Carole has worked in the public and private sectors and brings skills in social enterprise and marketing. She has experience of setting up and running small businesses involved in hospitality, recruitment, training and careers guidance. Prior to moving to Canterbury, she set up the first Community Interest Company (CIC) in the London Borough of Bromley and for over 15 years has been actively involved in the volunteering, community and social enterprise sectors, including four years as a Trustee with Community Links Bromley.
She is a Trustee of the Canterbury Society, works at the Canterbury Volunteer Centre and takes a strong interest in green issues.


Trust Vision and Mission
An arts centre that inspires creativity, nurtures talent and enriches Canterbury’s cultural life
Our mission is to regenerate the existing, empty Sidney Coper Gallery as an Arts Centre for the people of Canterbury:
- a centre that builds on the legacy of Sidney Cooper’s aims to provide art for the people of the city irrespective of background or income
- a centre that inspires creativity, nurtures talent and enriches Canterbury’s cultural life, a new ‘arts town hall’ for the whole community
- a flexible, sustainable space that offers state of the art exhibitions, workshops, art classes, education, collaboration and debate
- a centre that catalyses a new arts dividend for Canterbury, boosting culture, tourism and the economy
Our ambition
The Trust is ambitious for the role of the building, what will happen inside it, and its work with education partners and the community. Any development of the building should be exceptional and pioneering, raising the bar for arts centres and for what is expected of their role in the community, as a catalyst for artistic endeavour and a contributor to wellbeing across the whole community.
The new arts centre should not only embrace contemporary artistic and creative trends, but stretch the boundaries, the sphere for debate and interaction between practitioners. Our aim is for people to say about the Arts Centre ‘Have you seen what’s going on there? You must go and see for yourself’. The Sidney Cooper Arts Centre should have community, regional and national aspirations and impact.

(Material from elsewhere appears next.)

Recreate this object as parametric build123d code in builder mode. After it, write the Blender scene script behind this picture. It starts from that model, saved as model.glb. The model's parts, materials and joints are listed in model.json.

The detail – Sidney Cooper Arts Trust aims
To work with partners locally, nationally and internationally including Canterbury City Council, national funding bodies, education and private sector partners to raise funds to regenerate the gallery as a new Arts Centre, offering flexible art spaces for a mix of artistic activity, underpinned by a professional Board and Management team.
To use the building and its activities to catalyse a new arts dividend for Canterbury, a city with a rich arts heritage in part spurred by Thomas Sidney Cooper himself, broadening the city’s cultural offer, helping create an innovative visitor attraction, boosting economic growth and enriching the community.
To fund educational projects such as bursaries, scholarships and awards to support young aspiring artists, echoing the aims of the original art school established in the gallery in 1868.
To support ventures that help celebrate the legacy of Sidney Cooper to Canterbury and landscape painting.
To use the story of Sidney Cooper and his support of underprivileged artists to drive a mixed-use programme of the creative arts with a strong focus on inspiring young artists and supporting those who would not have otherwise have access to the arts.